In 2011, Rutger Hauer took on one of the craziest roles of his career in the thriller Hobo with a Shotgun. The film started life as a fake trailer during the Quentin Tarantino-Robert Rodriguez Grindhouse double-feature, and along with Machete, ended up as a real movie.

Hauer stars as a hobo who shows up in a new town with dreams of starting his own lawnmower business. However, a crime lord known as The Drake rules the city, controlling the police and torturing homeless people. Hauer’s character sets out to right a few wrongs, with extreme prejudice.

SALEM’S LOT

Stephen King’s Salem’s Lot was initially adapted into a movie in 1979 by Texas Chainsaw Massacre director Tobe Hooper.
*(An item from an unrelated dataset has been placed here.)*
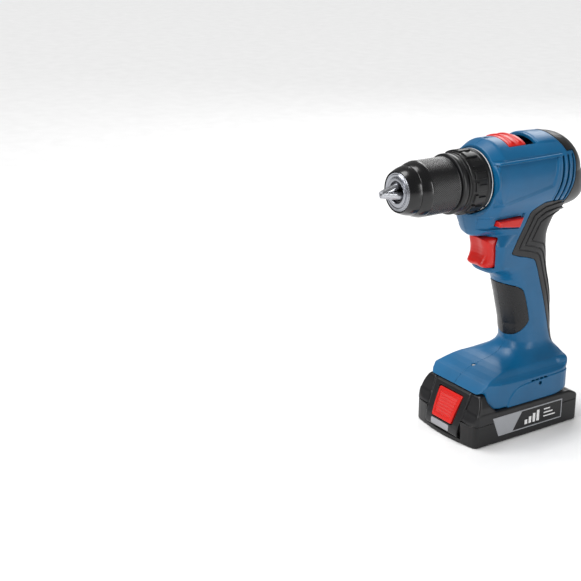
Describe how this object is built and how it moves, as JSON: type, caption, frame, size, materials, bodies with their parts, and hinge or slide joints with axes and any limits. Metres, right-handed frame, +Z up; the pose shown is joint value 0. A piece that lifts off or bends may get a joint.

Salem’s Lot tells the story of Ben Mears going back to his hometown to write a new book, only to find the town overrun with vampires.

Twenty-five years later, TNT produced a remake of the horror film, this time with Rob Lowe starring as author Ben Mears.  Rutger Hauer took on the role of the head vampire Kurt Barlow and the key antagonist that Mears has to battle to save the town from its ultimate demise.

THE SISTERS BROTHERS

The most recent theatrical release for Rutger Hauer was the western comedy The Sisters Brothers. The film stars John C. Reilly and Joaquin Phoenix as Eli and Charlie Sisters, assassins who are seeking out two men (Jake Gyllenhaal and Riz Ahmed) in a search for gold.

This was the last film that Rutger Hauer appeared in that was released before his death. Sadly, Hauer only appeared in the movie as a dead body, that of The Commodore, the mysterious man behind the scenes who hired the Sisters Brothers to kill a man before betraying them.